The goal of the release is to offer a tool that is far more accurate that other tools and works on the major file types as we hope it to be useful to the community.
Thank you for the release! I understand you're just getting it out the door. I just hope to see it delivered as a native library or something more reusable.
I did try the python cli, but it seems to be about 30x slower than `file` for the random bag of files I checked.
I'll probably take some time this weekend to make a couple of issues around misidentified files.
Hello!
We wrote the Node library as a first functional version.
Its API is already stable, but it's a bit slower than the Python library for two reasons: it loads the model at runtime, and it doesn't do batch lookups, meaning it calls the model for each file.
Other than that, it's just as fast for single file lookups, which is the most common usecase.
Absolutely, and honestly in a non-interactive ingestion workflow you're probably doing multiple checks anyway. I've worked with systems that call multiple libraries and hand-coded validation for each incoming file.
Maybe it's my general malaise, or disillusionment with the software industry, but when I wrote that I was really just expecting more.
> The model appears to only detect 116 file types [...] Where libmagic detects... a lot.
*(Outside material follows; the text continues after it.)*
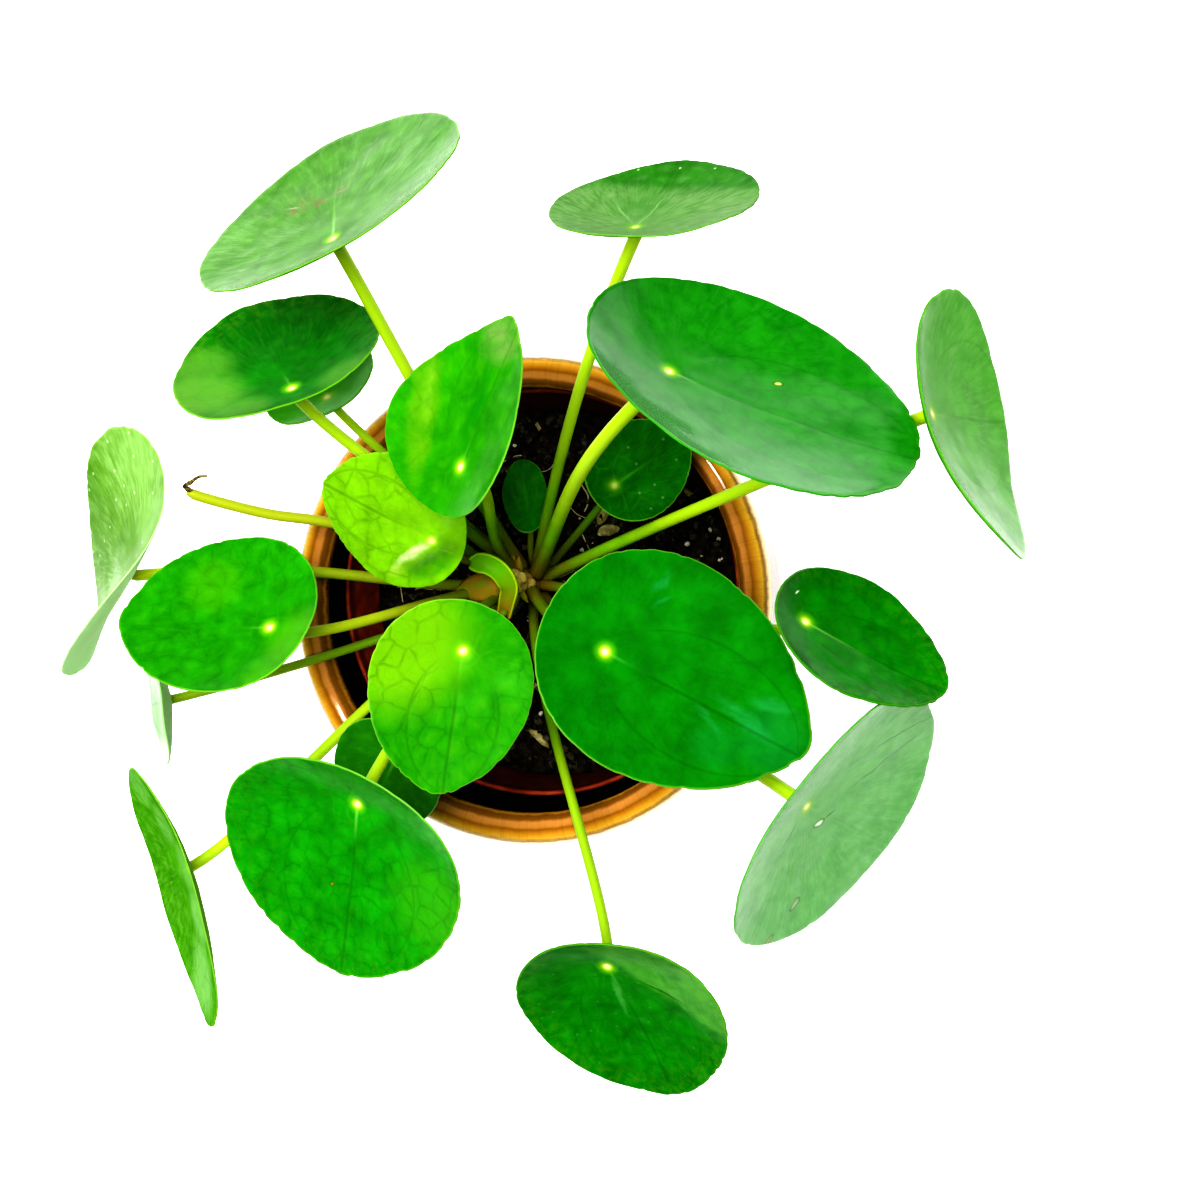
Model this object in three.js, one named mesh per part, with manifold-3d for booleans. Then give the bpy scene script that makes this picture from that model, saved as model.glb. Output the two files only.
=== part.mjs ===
import * as THREE from "three";
import { mergeVertices } from "three/addons/utils/BufferGeometryUtils.js";
import Module from "manifold-3d";

const wasm = await Module();
wasm.setup();

// A pilea in a thin plastic nursery pot that stands inside a glazed ceramic cachepot.
// Millimetres and degrees, +Z up. The origin is the centre of the cachepot's flat base.

// Room left between pieces that touch.
const gap = 0.3;

// Cachepot: a tapered bowl with a thick rolled lip, which is undercut inside and out.
const potHeight = 130;
const potRimRadius = 72.5;
const potNeckRadius = 69.5;
const potBaseRadius = 57;
const potWall = 5;
const potFloor = 8;
const potFootBevel = 2;
const potFloorBevel = 4;
const lipThickness = 9.5;
const lipDepth = 11;
const lipUndercut = 1;
const lipBevel = 3;
const lipFlare = 8;
const lipSteps = 8;
const potSides = 64;

// Nursery pot: it stands a little off the cachepot's centre.
const nurseryCentre = new THREE.Vector2(1.5, 2.5);
const nurseryRimRadius = 61;
const nurseryRimTop = 119.5;
const nurseryRimBand = 7;
const nurseryStep = 1.4;
const nurseryBaseRadius = 43;
const nurseryWall = 1.4;
const nurseryEdge = 0.5;
const nurseryFootBevel = 2;
const nurserySides = 48;
const drainHoleRadius = 3.5;
const drainHoles = 8;
const drainCircle = 30;

// Soil: its top lies below the nursery pot's rim, rough with crumbs and bark chips.
const soilTop = 101.5;
const soilRings = 6;
const soilSides = 36;
const soilBump = 0.9;
const soilSlack = 0.5;
const bareRing = 17;
const chipLength = [4, 10];
const chipWidth = [2, 4];
const chipThickness = 1.6;
const chipTilt = 0.35;
const barkChips = 22;
const crumbRadius = [1.3, 2.5];
const crumbs = 16;
const sunk = 0.25;

// Main stem: a short knobbly column that stands in a hole in the soil.
const stemCentre = new THREE.Vector2(-5, 5);
const stemRadius = 5;
const stemTipRadius = 2.2;
const stemTaperFrom = 106;
const stemFoot = 90;
const stemTop = 125;
const stemSides = 12;
const scarPitch = 5;
const scarDepth = 0.5;
const stipules = 4;
const stipuleFrom = 120;
const stipuleStep = 60;
const stipuleRadius = 1.6;
const stipuleHeight = 8;
const stipuleOut = 1.2;
const stipuleLean = 0.3;

// Leaves: peltate blades, each met from below by its petiole.
const bladeThickness = 0.9;
const bladeSpokes = 24;
const bladeRings = 4;
const bladeWaves = 5;
const bladeWaveHeight = 0.3;
const tipSpread = 0.3;
const petioleSteps = 12;
const petioleSides = 6;
const seatRoom = gap + 0.1;

// One entry a leaf.
// at is the middle of the blade where the petiole meets it.
// The blade leans by lean towards the azimuth toward, and its tip points to the azimuth tip.
// long and wide are its length and width, and back is the share of its length behind the petiole.
// cup lifts the rim, sides lifts both flanks, twist lifts one flank of the tip and drops the other.
// side shifts the outline across, egg widens its base and point draws out its tip.
// root is the azimuth and height where the petiole leaves the stem, thick its diameter.
// The petiole sets off at the angle rise for the length reach and ends over the length hold.
// square says how squarely it meets the blade: 1 is at a right angle, 0 straight from the stem.
// Where its last stretch bends otherwise, arrive gives the azimuth and drop back from the blade.
const plain = {
  cup: 3, sides: 0, twist: 0, side: 0, back: 0.27, egg: 0.12, point: 1.5,
  square: 0.5, arrive: null,
};
const leaves = [
  {
    at: [-34, 97, 205], lean: 53, toward: 116, tip: 112, long: 74, wide: 83, cup: 5, side: -1, back: 0.28,
    root: [110, 109], rise: 50, reach: 50, hold: 30, square: 0.1, thick: 3.6,
  },
  {
    at: [-54, 59, 182], lean: 50, toward: 97, tip: 136, long: 60, wide: 61, cup: 5,
    root: [126, 113], rise: 55, reach: 40, hold: 26, square: 0.3, thick: 3.4,
  },
  {
    at: [-54, 59, 152], lean: 40, toward: 105, tip: 130, long: 35, wide: 35, cup: 2, back: 0.28,
    root: [131, 103.6], rise: 45, reach: 35, hold: 16, thick: 2.6,
  },
  {
    at: [48, 98, 200], lean: 60, toward: 92, tip: 72, long: 54, wide: 57, cup: 4, side: -3, back: 0.3,
    root: [62, 108], rise: 50, reach: 45, arrive: [-125, 34], hold: 40, thick: 3.4,
  },
  {
    at: [-2, 36, 192], lean: 36, toward: 160, tip: 66, long: 54, wide: 49, cup: 0, sides: 6, side: 4,
    egg: 0.25, point: 4,
    root: [114, 119], rise: 60, reach: 25, hold: 22, thick: 3.2,
  },
  {
    at: [-17, 17, 168], lean: 22, toward: 240, tip: 155, long: 46, wide: 40, cup: -2, back: 0.2,
    root: [152, 118], rise: 15, reach: 12, arrive: [137, 85], hold: 30, thick: 2.8,
  },
  {
    at: [59, 59, 210], lean: 56, toward: 55, tip: -26, long: 94, wide: 76, cup: 8, egg: 0, point: 0,
    root: [40, 114], rise: 58, reach: 45, arrive: [-146, 25], hold: 45, thick: 4,
  },
  {
    at: [124, 49, 182], lean: 72, toward: 16, tip: -5, long: 54, wide: 75, cup: 4, sides: 7, twist: 6,
    side: -5,
    root: [20, 108], rise: 40, reach: 50, hold: 30, thick: 3.6,
  },
  {
    at: [37, -14, 188], lean: 29, toward: 36, tip: -30, long: 78, wide: 64, back: 0.25, side: 3,
    egg: 0.15, point: 3,
    root: [-35, 118], rise: 60, reach: 25, hold: 25, thick: 3.6,
  },
  {
    at: [89, -6, 172], lean: 54, toward: 50, tip: -32, long: 52, wide: 45, cup: 4, side: 1.5, back: 0.2,
    root: [-5, 110], rise: 45, reach: 40, hold: 20, thick: 3,
  },
  {
    at: [89, -56, 170], lean: 66, toward: -34, tip: -38, long: 65, wide: 84, cup: 4, back: 0.28, point: 0,
    root: [-44, 106], rise: 45, reach: 50, hold: 20, thick: 3.8,
  },
  {
    at: [31, -103, 158], lean: 41, toward: -100, tip: -67, long: 64, wide: 62, cup: 6, back: 0.25,
    root: [-73, 108], rise: 55, reach: 45, hold: 22, square: 0.4, thick: 3.6,
  },
  {
    at: [-40, -58, 166], lean: 28, toward: -125, tip: -102, long: 70, wide: 80, cup: 5, side: -2, back: 0.2,
    root: [-128, 110], rise: 55, reach: 35, arrive: [82, 50], hold: 22, thick: 3.6,
  },
  {
    at: [-5, -14, 180], lean: 20, toward: -35, tip: -101, long: 55, wide: 46, cup: 2, side: -2,
    root: [-140, 120], rise: 70, reach: 25, hold: 18, thick: 3,
  },
  {
    at: [-65, -8, 170], lean: 32, toward: 100, tip: 182, long: 61, wide: 52, cup: 4, side: -3, back: 0.25,
    root: [190, 116], rise: 55, reach: 30, hold: 20, thick: 3.2,
  },
  {
    at: [-116, 8, 150], lean: 58, toward: 152, tip: 180, long: 54, wide: 76, sides: 7, twist: -22,
    side: -3,
    root: [184, 110], rise: 42, reach: 38, arrive: [6, 24], hold: 60, thick: 3.4,
  },
  {
    at: [-108, -30, 140], lean: 62, toward: 190, tip: 190, long: 36, wide: 38,
    root: [206, 108], rise: 45, reach: 45, hold: 22, thick: 2.8,
  },
  {
    at: [-101, -80, 142], lean: 56, toward: 200, tip: 205, long: 54, wide: 82, sides: 3, side: 6,
    root: [214, 104], rise: 52, reach: 50, hold: 24, thick: 3.4,
  },
  {
    at: [-37, -46, 138], lean: 15, toward: -130, tip: -120, long: 34, wide: 36, cup: 2, back: 0.3,
    root: [-122, 103], rise: 45, reach: 22, hold: 14, thick: 2.4,
  },
  {
    at: [29, 33, 140], lean: 10, toward: 30, tip: 35, long: 32, wide: 29, cup: 2, back: 0.22,
    root: [38, 104], rise: 50, reach: 18, hold: 12, thick: 2.4,
  },
  {
    at: [-2, 26, 119], lean: 12, toward: 100, tip: 100, long: 23, wide: 14, cup: 1, egg: 0, point: 0,
    root: [85, 104], rise: 60, reach: 9, hold: 7, thick: 2,
  },
];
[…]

Over 1600 last time I checked
As I'm sure you know, in a lot of applications, you're preparing things for a downstream process which supports far fewer than 1600 file types.
For example, a printer driver might call on file to check if an input is postscript or PDF, to choose the appropriate converter - and for any other format, just reject the input.
Or someone training an ML model to generate Python code might have a load of files they've scraped from the web, but might want to discard anything that isn't Python.
Okay, but your one file type is more likely to be included in the 1600 that libmagic supports rather than Magika's 116?
For that matter, the file types I care about are unfortunately misdetected by Magika (which is also an important point - the `file` command at least gives up and says "data" when it doesn't know, whereas the Magika demo gives a confidently wrong answer).
I don't want to criticize the release because it's not meant to be a production-ready piece of software, and I'm sure the current 116 types isn't a hard limit, but I do understand the parent comment's contention.
Surely identifying just one file type (or two, as in your example) is a much simpler task that shouldn’t rely on horribly inefficient and imprecise “AI” tools?
By open-sourcing Magika, we aim to help other software improve their file identification accuracy and offer researchers a reliable method for identifying file types at scale.
Which implies a production-ready release for general usage, as well as usage by security researchers.